The 100R sereis input resistor will drop 230mA * 100 = 23V ? ? ?

I needs to be much lower like 5R 5 * 230mA = 1.15V
Use a 1W resistor.

Check your zener specs, I think they provide an current impulse parameter, a 1W zener would be nice and safe.

Not sure if you have seen this project for info?

Tom… :slight_smile:

That 100 Ohm resistor is going to mess you up... Calculate the voltage drop across 100 Ohms at 260mA. :wink:
[EDIT] Tom beat me to it! ...You're not going to get 5V out of the regulator or 260mA.

Short-duration power dissipation shouldn't be a problem, but a short-duration voltage spike could still damage the voltage regulator (if you didn't have the Zener). We really don't know what the Zener will be exposed to, but if it fries it will probably short, protecting your Arduino. The series resistor may then burn-up and open (depending on it's power dissipation and rating), or you can add a fuse.

(U1) should be disappointing 1.61 W.

Dissipating. :wink: You'll need a heatsink.

...I've used an Arduino in a vehicle just using the Arduino's on-board regulator with no problems. I'd be inclined to just try the 7805 and see how it goes... If it burns-up go "back to the drawing board". Try it on the scooter with just some LEDs or something to see if it gets killed by a voltage spike.

Thanks TomGeorge and DVDDouge for the feedback.
Given the cheap cost of electronic components, it would be be best for me to perform tests on the scooter itself to see how things go.
As for my Math, it seems I forgot to account for the 100R resistors affect on the input of the Voltage regulator, though I don't know how to do that at the moment.

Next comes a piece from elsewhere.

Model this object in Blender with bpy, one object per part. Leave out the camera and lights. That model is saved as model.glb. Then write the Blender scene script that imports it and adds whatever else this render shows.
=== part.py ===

The mentioned Scootputer project directly connects the 12v battery to the Arduino Board but I wont be using an Arduino Board, just the chip.

CptMichles700:
\As for my Math, it seems I forgot to account for the 100R resistors affect on the input of the Voltage regulator, though I don’t know how to do that at the moment.

V = I * R

I = 260 mA = 0.26 A
R = 100 Ohm

V = 0.26 * 100 = 26V

That’s your voltage drop over that resistor. Obviously at a 12V input you’re never going to get 260 mA running through the resistor.

At 5 Ohm:
V = 0.26 * 5 = 1.3V

No problem there, enough voltage left for your regulator. Even if you draw quite a bit more current you’re fine.

But mind the power dissipated by the resistor! It goes cubed with the current.

P = I2 * R or P = V * I

At 5 Ohm and 0.26A:
P = 0.34W (so a 1W resistor would do - it’ll get warm).

Do make sure you have ventilation or your enclosure will get really warm, with the heat from that resistor and the 7805 regulator.

But if you add a bit more and go to, say, 500 mA:
Voltage drop V = 0.5 * 5 = 2.5V. No problem here, 9.5V left for the regulator, which then will be dissipating 0.5 * 4.5 = 2.25W.
Your resistor however is now dissipating 2.5 * 0.5 = 1.25W already! That’s too much for a 1W rated resistor, even if well exposed to the air.